● Rows:

#####

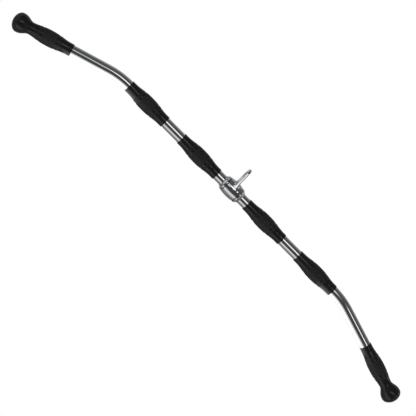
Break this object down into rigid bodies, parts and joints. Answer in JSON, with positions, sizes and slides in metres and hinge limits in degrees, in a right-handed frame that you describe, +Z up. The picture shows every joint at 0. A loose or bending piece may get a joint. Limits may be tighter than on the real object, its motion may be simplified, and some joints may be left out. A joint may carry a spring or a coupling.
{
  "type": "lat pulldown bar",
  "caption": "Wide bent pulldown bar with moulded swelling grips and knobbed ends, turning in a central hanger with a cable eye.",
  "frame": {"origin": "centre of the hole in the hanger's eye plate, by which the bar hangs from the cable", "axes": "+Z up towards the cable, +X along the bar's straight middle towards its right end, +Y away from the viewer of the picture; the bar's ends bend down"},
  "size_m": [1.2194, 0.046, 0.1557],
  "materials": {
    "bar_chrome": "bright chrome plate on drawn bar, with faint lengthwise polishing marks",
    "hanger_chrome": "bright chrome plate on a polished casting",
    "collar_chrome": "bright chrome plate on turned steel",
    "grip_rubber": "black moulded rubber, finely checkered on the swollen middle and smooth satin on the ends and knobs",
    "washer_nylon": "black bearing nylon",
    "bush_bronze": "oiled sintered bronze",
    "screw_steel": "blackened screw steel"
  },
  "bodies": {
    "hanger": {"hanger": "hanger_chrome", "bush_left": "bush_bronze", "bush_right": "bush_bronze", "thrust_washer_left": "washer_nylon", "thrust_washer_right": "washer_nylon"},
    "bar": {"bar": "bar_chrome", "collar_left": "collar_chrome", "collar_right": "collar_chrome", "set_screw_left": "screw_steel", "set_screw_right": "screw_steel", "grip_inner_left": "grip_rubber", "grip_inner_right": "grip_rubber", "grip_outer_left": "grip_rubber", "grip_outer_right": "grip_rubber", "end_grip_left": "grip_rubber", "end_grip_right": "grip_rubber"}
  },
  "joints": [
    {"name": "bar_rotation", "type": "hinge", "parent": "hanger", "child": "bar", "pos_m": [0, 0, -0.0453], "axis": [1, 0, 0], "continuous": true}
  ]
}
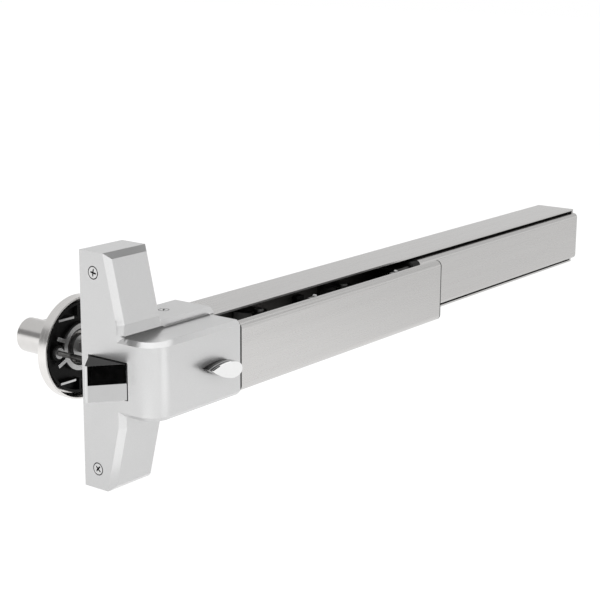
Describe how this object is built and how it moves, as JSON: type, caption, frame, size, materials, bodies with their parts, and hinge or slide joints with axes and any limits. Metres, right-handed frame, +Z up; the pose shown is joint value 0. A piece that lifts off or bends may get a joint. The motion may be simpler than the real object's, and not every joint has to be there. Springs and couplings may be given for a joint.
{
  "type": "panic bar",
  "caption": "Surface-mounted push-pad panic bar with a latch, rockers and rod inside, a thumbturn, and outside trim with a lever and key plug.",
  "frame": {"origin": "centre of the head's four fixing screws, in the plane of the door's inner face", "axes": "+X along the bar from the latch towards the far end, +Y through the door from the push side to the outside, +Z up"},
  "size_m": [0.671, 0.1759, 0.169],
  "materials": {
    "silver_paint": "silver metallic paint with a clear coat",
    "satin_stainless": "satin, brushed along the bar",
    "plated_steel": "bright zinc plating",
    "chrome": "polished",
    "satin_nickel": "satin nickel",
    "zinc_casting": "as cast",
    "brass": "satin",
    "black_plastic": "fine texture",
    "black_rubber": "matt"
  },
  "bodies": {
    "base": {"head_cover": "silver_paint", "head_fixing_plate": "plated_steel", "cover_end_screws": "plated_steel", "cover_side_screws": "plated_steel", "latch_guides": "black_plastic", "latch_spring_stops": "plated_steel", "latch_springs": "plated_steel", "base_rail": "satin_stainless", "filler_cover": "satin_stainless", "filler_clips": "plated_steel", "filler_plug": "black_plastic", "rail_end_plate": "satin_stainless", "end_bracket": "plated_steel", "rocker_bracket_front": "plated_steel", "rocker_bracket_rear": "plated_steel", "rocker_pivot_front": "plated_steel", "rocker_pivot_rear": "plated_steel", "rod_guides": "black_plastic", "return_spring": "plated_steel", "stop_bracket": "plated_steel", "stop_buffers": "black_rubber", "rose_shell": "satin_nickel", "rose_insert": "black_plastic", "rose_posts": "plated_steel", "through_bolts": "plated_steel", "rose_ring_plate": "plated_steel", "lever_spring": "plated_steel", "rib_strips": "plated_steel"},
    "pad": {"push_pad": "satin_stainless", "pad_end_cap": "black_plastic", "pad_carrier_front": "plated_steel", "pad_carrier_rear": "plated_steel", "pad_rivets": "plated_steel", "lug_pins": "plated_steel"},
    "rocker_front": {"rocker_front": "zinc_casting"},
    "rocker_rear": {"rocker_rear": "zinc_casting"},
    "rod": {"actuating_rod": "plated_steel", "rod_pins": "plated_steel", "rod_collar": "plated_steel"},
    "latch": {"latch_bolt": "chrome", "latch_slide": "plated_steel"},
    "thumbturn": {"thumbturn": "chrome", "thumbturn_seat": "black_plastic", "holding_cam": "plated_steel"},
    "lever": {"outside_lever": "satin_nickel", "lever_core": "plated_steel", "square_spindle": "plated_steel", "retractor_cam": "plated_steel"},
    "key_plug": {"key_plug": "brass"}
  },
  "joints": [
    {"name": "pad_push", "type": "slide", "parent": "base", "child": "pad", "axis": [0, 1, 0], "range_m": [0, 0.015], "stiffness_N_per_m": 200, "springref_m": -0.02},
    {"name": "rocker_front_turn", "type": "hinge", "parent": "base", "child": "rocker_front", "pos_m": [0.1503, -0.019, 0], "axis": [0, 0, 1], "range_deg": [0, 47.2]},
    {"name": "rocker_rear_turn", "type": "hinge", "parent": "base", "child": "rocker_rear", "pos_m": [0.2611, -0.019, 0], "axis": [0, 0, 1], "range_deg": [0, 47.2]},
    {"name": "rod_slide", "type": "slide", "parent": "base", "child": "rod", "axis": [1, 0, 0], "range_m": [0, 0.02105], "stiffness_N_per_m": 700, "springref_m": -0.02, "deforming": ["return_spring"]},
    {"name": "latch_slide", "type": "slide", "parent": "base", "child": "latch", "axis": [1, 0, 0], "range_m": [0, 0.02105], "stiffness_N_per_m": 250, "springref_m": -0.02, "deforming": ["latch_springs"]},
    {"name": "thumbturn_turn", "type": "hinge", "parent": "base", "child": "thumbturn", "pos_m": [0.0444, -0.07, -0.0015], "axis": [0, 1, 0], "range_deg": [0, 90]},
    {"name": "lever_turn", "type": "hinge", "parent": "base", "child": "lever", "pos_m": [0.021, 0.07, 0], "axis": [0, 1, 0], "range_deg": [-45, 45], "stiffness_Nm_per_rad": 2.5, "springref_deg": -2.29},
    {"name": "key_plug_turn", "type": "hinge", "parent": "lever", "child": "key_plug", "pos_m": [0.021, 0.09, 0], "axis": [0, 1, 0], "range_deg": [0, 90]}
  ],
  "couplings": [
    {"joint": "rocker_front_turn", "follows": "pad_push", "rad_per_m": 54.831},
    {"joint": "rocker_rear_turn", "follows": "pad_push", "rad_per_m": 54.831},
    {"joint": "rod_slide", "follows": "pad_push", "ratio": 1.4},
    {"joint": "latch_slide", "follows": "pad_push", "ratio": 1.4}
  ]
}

#####

● Your instructions:
Give a word-for-word copy of the records.

● Written response:
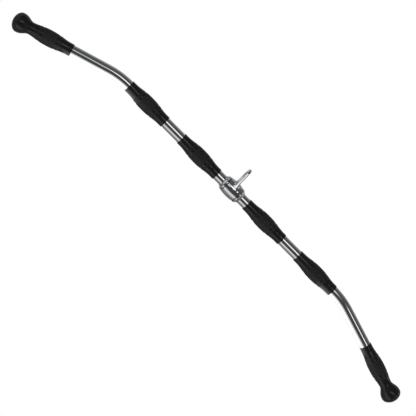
Break this object down into rigid bodies, parts and joints. Answer in JSON, with positions, sizes and slides in metres and hinge limits in degrees, in a right-handed frame that you describe, +Z up. The picture shows every joint at 0. A loose or bending piece may get a joint. Limits may be tighter than on the real object, its motion may be simplified, and some joints may be left out. A joint may carry a spring or a coupling.
{
  "type": "lat pulldown bar",
  "caption": "Wide bent pulldown bar with moulded swelling grips and knobbed ends, turning in a central hanger with a cable eye.",
  "frame": {"origin": "centre of the hole in the hanger's eye plate, by which the bar hangs from the cable", "axes": "+Z up towards the cable, +X along the bar's straight middle towards its right end, +Y away from the viewer of the picture; the bar's ends bend down"},
  "size_m": [1.2194, 0.046, 0.1557],
  "materials": {
    "bar_chrome": "bright chrome plate on drawn bar, with faint lengthwise polishing marks",
    "hanger_chrome": "bright chrome plate on a polished casting",
    "collar_chrome": "bright chrome plate on turned steel",
    "grip_rubber": "black moulded rubber, finely checkered on the swollen middle and smooth satin on the ends and knobs",
    "washer_nylon": "black bearing nylon",
    "bush_bronze": "oiled sintered bronze",
    "screw_steel": "blackened screw steel"
  },
  "bodies": {
    "hanger": {"hanger": "hanger_chrome", "bush_left": "bush_bronze", "bush_right": "bush_bronze", "thrust_washer_left": "washer_nylon", "thrust_washer_right": "washer_nylon"},
    "bar": {"bar": "bar_chrome", "collar_left": "collar_chrome", "collar_right": "collar_chrome", "set_screw_left": "screw_steel", "set_screw_right": "screw_steel", "grip_inner_left": "grip_rubber", "grip_inner_right": "grip_rubber", "grip_outer_left": "grip_rubber", "grip_outer_right": "grip_rubber", "end_grip_left": "grip_rubber", "end_grip_right": "grip_rubber"}
  },
  "joints": [
    {"name": "bar_rotation", "type": "hinge", "parent": "hanger", "child": "bar", "pos_m": [0, 0, -0.0453], "axis": [1, 0, 0], "continuous": true}
  ]
}
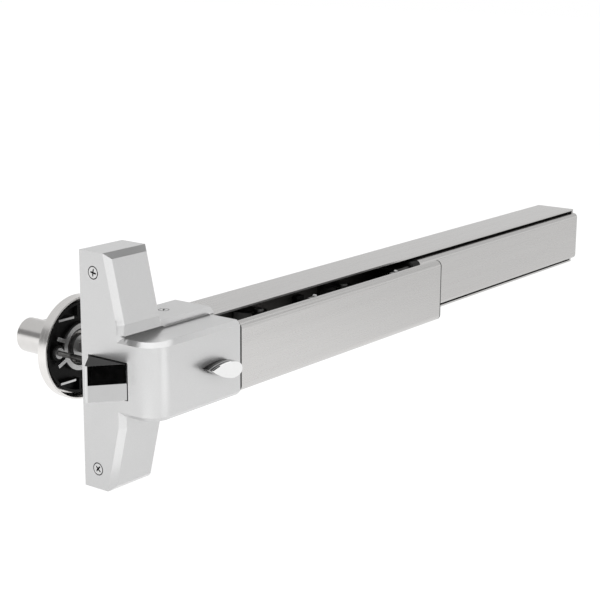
Describe how this object is built and how it moves, as JSON: type, caption, frame, size, materials, bodies with their parts, and hinge or slide joints with axes and any limits. Metres, right-handed frame, +Z up; the pose shown is joint value 0. A piece that lifts off or bends may get a joint. The motion may be simpler than the real object's, and not every joint has to be there. Springs and couplings may be given for a joint.
{
  "type": "panic bar",
  "caption": "Surface-mounted push-pad panic bar with a latch, rockers and rod inside, a thumbturn, and outside trim with a lever and key plug.",
  "frame": {"origin": "centre of the head's four fixing screws, in the plane of the door's inner face", "axes": "+X along the bar from the latch towards the far end, +Y through the door from the push side to the outside, +Z up"},
  "size_m": [0.671, 0.1759, 0.169],
  "materials": {
    "silver_paint": "silver metallic paint with a clear coat",
    "satin_stainless": "satin, brushed along the bar",
    "plated_steel": "bright zinc plating",
    "chrome": "polished",
    "satin_nickel": "satin nickel",
    "zinc_casting": "as cast",
    "brass": "satin",
    "black_plastic": "fine texture",
    "black_rubber": "matt"
  },
  "bodies": {
    "base": {"head_cover": "silver_paint", "head_fixing_plate": "plated_steel", "cover_end_screws": "plated_steel", "cover_side_screws": "plated_steel", "latch_guides": "black_plastic", "latch_spring_stops": "plated_steel", "latch_springs": "plated_steel", "base_rail": "satin_stainless", "filler_cover": "satin_stainless", "filler_clips": "plated_steel", "filler_plug": "black_plastic", "rail_end_plate": "satin_stainless", "end_bracket": "plated_steel", "rocker_bracket_front": "plated_steel", "rocker_bracket_rear": "plated_steel", "rocker_pivot_front": "plated_steel", "rocker_pivot_rear": "plated_steel", "rod_guides": "black_plastic", "return_spring": "plated_steel", "stop_bracket": "plated_steel", "stop_buffers": "black_rubber", "rose_shell": "satin_nickel", "rose_insert": "black_plastic", "rose_posts": "plated_steel", "through_bolts": "plated_steel", "rose_ring_plate": "plated_steel", "lever_spring": "plated_steel", "rib_strips": "plated_steel"},
    "pad": {"push_pad": "satin_stainless", "pad_end_cap": "black_plastic", "pad_carrier_front": "plated_steel", "pad_carrier_rear": "plated_steel", "pad_rivets": "plated_steel", "lug_pins": "plated_steel"},
    "rocker_front": {"rocker_front": "zinc_casting"},
    "rocker_rear": {"rocker_rear": "zinc_casting"},
    "rod": {"actuating_rod": "plated_steel", "rod_pins": "plated_steel", "rod_collar": "plated_steel"},
    "latch": {"latch_bolt": "chrome", "latch_slide": "plated_steel"},
    "thumbturn": {"thumbturn": "chrome", "thumbturn_seat": "black_plastic", "holding_cam": "plated_steel"},
    "lever": {"outside_lever": "satin_nickel", "lever_core": "plated_steel", "square_spindle": "plated_steel", "retractor_cam": "plated_steel"},
    "key_plug": {"key_plug": "brass"}
  },
  "joints": [
    {"name": "pad_push", "type": "slide", "parent": "base", "child": "pad", "axis": [0, 1, 0], "range_m": [0, 0.015], "stiffness_N_per_m": 200, "springref_m": -0.02},
    {"name": "rocker_front_turn", "type": "hinge", "parent": "base", "child": "rocker_front", "pos_m": [0.1503, -0.019, 0], "axis": [0, 0, 1], "range_deg": [0, 47.2]},
    {"name": "rocker_rear_turn", "type": "hinge", "parent": "base", "child": "rocker_rear", "pos_m": [0.2611, -0.019, 0], "axis": [0, 0, 1], "range_deg": [0, 47.2]},
    {"name": "rod_slide", "type": "slide", "parent": "base", "child": "rod", "axis": [1, 0, 0], "range_m": [0, 0.02105], "stiffness_N_per_m": 700, "springref_m": -0.02, "deforming": ["return_spring"]},
    {"name": "latch_slide", "type": "slide", "parent": "base", "child": "latch", "axis": [1, 0, 0], "range_m": [0, 0.02105], "stiffness_N_per_m": 250, "springref_m": -0.02, "deforming": ["latch_springs"]},
    {"name": "thumbturn_turn", "type": "hinge", "parent": "base", "child": "thumbturn", "pos_m": [0.0444, -0.07, -0.0015], "axis": [0, 1, 0], "range_deg": [0, 90]},
    {"name": "lever_turn", "type": "hinge", "parent": "base", "child": "lever", "pos_m": [0.021, 0.07, 0], "axis": [0, 1, 0], "range_deg": [-45, 45], "stiffness_Nm_per_rad": 2.5, "springref_deg": -2.29},
    {"name": "key_plug_turn", "type": "hinge", "parent": "lever", "child": "key_plug", "pos_m": [0.021, 0.09, 0], "axis": [0, 1, 0], "range_deg": [0, 90]}
  ],
  "couplings": [
    {"joint": "rocker_front_turn", "follows": "pad_push", "rad_per_m": 54.831},
    {"joint": "rocker_rear_turn", "follows": "pad_push", "rad_per_m": 54.831},
    {"joint": "rod_slide", "follows": "pad_push", "ratio": 1.4},
    {"joint": "latch_slide", "follows": "pad_push", "ratio": 1.4}
  ]
}